MODIFIED MUD REDUCES BOREHOLE ENLARGEMENT IN EGYPT

Osama el Ibiary, Ahmed Shimi, Mohamed el Zayat, Hisham Ramadan
Wepco
Alexandria, Egypt

John E. Hostettler
Drilling Specialties Co.
Bartlesville, Okla.

David H. Beardmore
Phillips Petroleum Co.
Bartlesville, Okla.

A redesigned mud system reduced borehole enlargement in shale to an average 2 in. from 8 in. in an Egyptian Western Desert well.

At least one of the three main changes that were made in the mud system was responsible for the improvement.

The three modifications were:

Change the mud from brackish to 15% NaCl
Increase the concentration of shale-stabilizing sulfonated asphalt to 6 lb/bbl
Raise the mud weight by 0.5 lb/bbl.

The redesigned mud was relatively easy to run, but more improvement is needed because the worst of the remaining borehole enlargement is occurring near potentially productive zones. Also, ways to reduce the cost of the mud without affecting performance should be studied.

CONTRACT AREA

Phillips Petroleum Co. and its coventurer are exploring the South Umbarka block in the Western Desert of Egypt (Figs. 1 and 2).

Western Desert Operating Co. (Wepco) is conducting the drilling operation for Phillips and its coventurer.

Wepco is a joint venture of Phillips and Egyptian General Petroleum Co. (EGPC).

The Theoris Ig 17-1, drilled in late 1988, was the first well of a renewed exploration program in the South Umbarka block conducted by the Phillips group. Fig. 3 shows gamma ray and caliper logs of the well, which indicate that there was severe borehole enlargement in the shale sections below 9,500 ft.

Among the problems that occurred were tight hole, stuck logging tools, and log interpretation difficulties.

Khepri Ig 14-1, the second exploratory well, was drilled in 1989.

That well also encountered drilling problems associated with borehole enlargement in the shale sections (Fig. 3).

These problems included stuck pipe (resulting in a sidetrack), tight hole, caving shale, a lost logging tool (this made it impossible to test one potential hydrocarbon zone), stuck logging tools, and log interpretation difficulties.

Based on the extent of these problems, a special effort was made to improve the borehole condition in the next well, the Sethos Ig 14-2. Because most of the borehole enlargement occurred in the shale sections, the new mud program was focused on stabilizing the shale.

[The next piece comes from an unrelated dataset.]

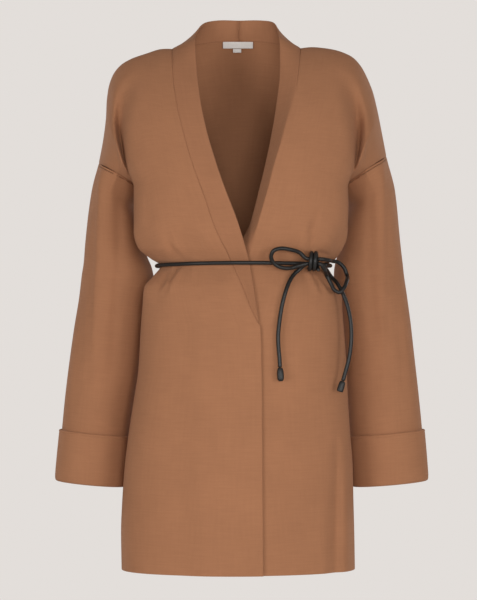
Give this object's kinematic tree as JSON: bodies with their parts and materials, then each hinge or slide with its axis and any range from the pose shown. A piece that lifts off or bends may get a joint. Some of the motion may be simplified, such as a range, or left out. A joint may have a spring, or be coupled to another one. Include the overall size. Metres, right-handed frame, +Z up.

The improvements to the mud program were based on a lithological analysis of cuttings from the Theoris Ig 17-1 well, lab reactivity tests on cuttings from the same well, and application of generally known shale stabilization principles.

LITHOLOGICAL ANALYSIS

A lithological analysis of the cuttings from the Theoris Ig 17-1 revealed that:

The volume of shale cuttings was greater than expected for the amount of shale drilled as determined from the wire line logs. This indicates that a substantial fraction of the cuttings were actually carvings from uphole shale sections.
The types of shale cuttings were relatively consistent over the interval studied, 6,500-12,400 ft.
Most of the cuttings were elongated and splintery, and their shape indicated significant weakness along bedding planes.
The reddish iron staining of many samples may indicate that some shale zones were of a fractured nature.
The shale cuttings had some tendency to disintegrate in water.

The two most important points determined by this analysis are that the shales tend to be physically weak due to fractures or separation along bedding planes, and that they have some tendency to react to fresh water.

LAB TESTS

Cuttings from the Theoris Ig 17-1 well were exposed to various clear fluids to determine their reaction to various salts in solution.

Cuttings from four different depth intervals between 6,500 and 11,600 ft were used. The shale cuttings (or carvings) from each interval were classified into one of six shale-type categories, depending on the shape and color of the shale pieces. Most of the cuttings were thin, flat, "splintery" pieces that had broken along bedding planes.

These shale samples were then exposed to various clear fluids, including saturated NaCl, 3% KCI, distilled water, 15% NaCl, and 1.2% NaCl. (This last fluid simulated the salt content in the muds used at the previous two wells.)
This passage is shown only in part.